Attesissimo l’incontro con Antonio Ingroia, ospite per l’ultimo appuntamento del Salotto delle 6 on the road. Sala Consiliare “Falcone e Borsellino” come previsto affollata e attenzione altissima da parte dei numerosi intervenuti, che non sono voluti mancare al gran finale che Pasquale Bottone ha riservato al nuovo e subito fedele pubblico di Soriano nel Cimino.
Un intervento intenso quello dell’avvocato, che ha toccato vari argomenti: dalla crisi finanziaria allo stato attuale della politica italiana, che vede in scena grandi comunicatori ma non grandi politici; dalla Costituzione, che necessita sicuramente di “manutenzione” ma non di stravolgimenti, ai tagli della spesa pubblica, nel settore militare in primis.
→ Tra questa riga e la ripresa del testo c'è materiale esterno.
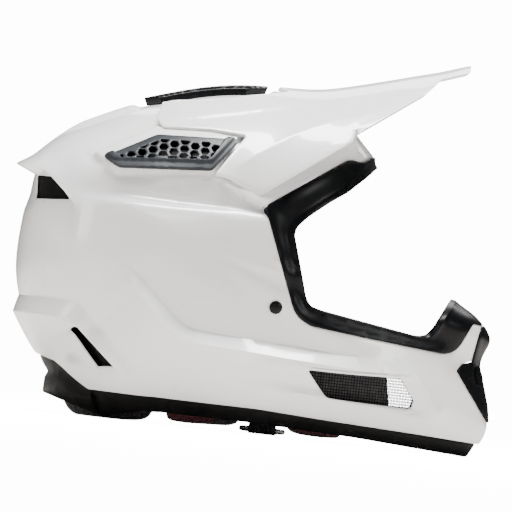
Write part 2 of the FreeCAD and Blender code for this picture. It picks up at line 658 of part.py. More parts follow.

Il ruolo della magistratura, che dovrebbe essere soggetta solo alla Legge come è scritto nella Costituzione; l’indipendenza della magistratura, che dovrebbe essere non uno status del giudice ma un diritto del cittadino.
Su invito di Bottone, l’avvocato Ingroia si sofferma sulla trattativa Stato-mafia: all’interno dello Stato si verificò al tempo delle stragi una crescente insofferenza verso le indagini sulla trattativa, visto che la scelta delle Istituzioni fu quella della convivenza e non della intransigenza nei confronti delle associazioni mafiose, nell’ottica di una politica di contenimento. “La stagione stragista” afferma Ingroia, “aveva come posta in gioco non la vendetta dei mafiosi ma la ricostruzione di un nuovo patto politico; la mafia non ha mai in realtà fatto guerra allo Stato, cercando sempre la pace con esso, come era solito sostenere Paolo Borsellino. L’omicidio di Salvo Lima fu la rottura del patto tradizionale con lo Stato italiano”.
Un veloce accenno al dibattuto e conflittuale rapporto tra politica e magistratura, dove la politica, che spesso ha voluto imporre il suo primato, ha sempre chiesto ai magistrati di fare un passo indietro, e le battute finali.
“Quali i risultati più gratificanti della sua carriera?”
“La cattura dei latitanti, quasi tutti per molto inafferrabili, tra il ’93 e il ’97; la condanna degli imputati; l’essere riusciti a colpire la mafia nel suo cuore finanziario restituendo alla comunità pezzi di un patrimonio”.
“Cosa le è rimasto impresso di Falcone e Borsellino?” gli domanda Pasquale Bottone.
“Il metodo del primo e l’intransigenza del secondo”.
“Cosa può dirci del caso Manca?”
“Fu un’indagine partita male, ricca di depistaggi, e fatta male, sia da parte degli investigatori che da parte della Procura di Viterbo.”
“E della sua avventura politica?”
“All’epoca fu una scelta obbligata, la prosecuzione di un impegno giudiziario. Di certo non la rinnego”.
“’Vent’anni contro’ è il titolo del suo ultimo libro, i prossimi venti come saranno?”
“Spero ‘con’ dopo questi primi venti contro”.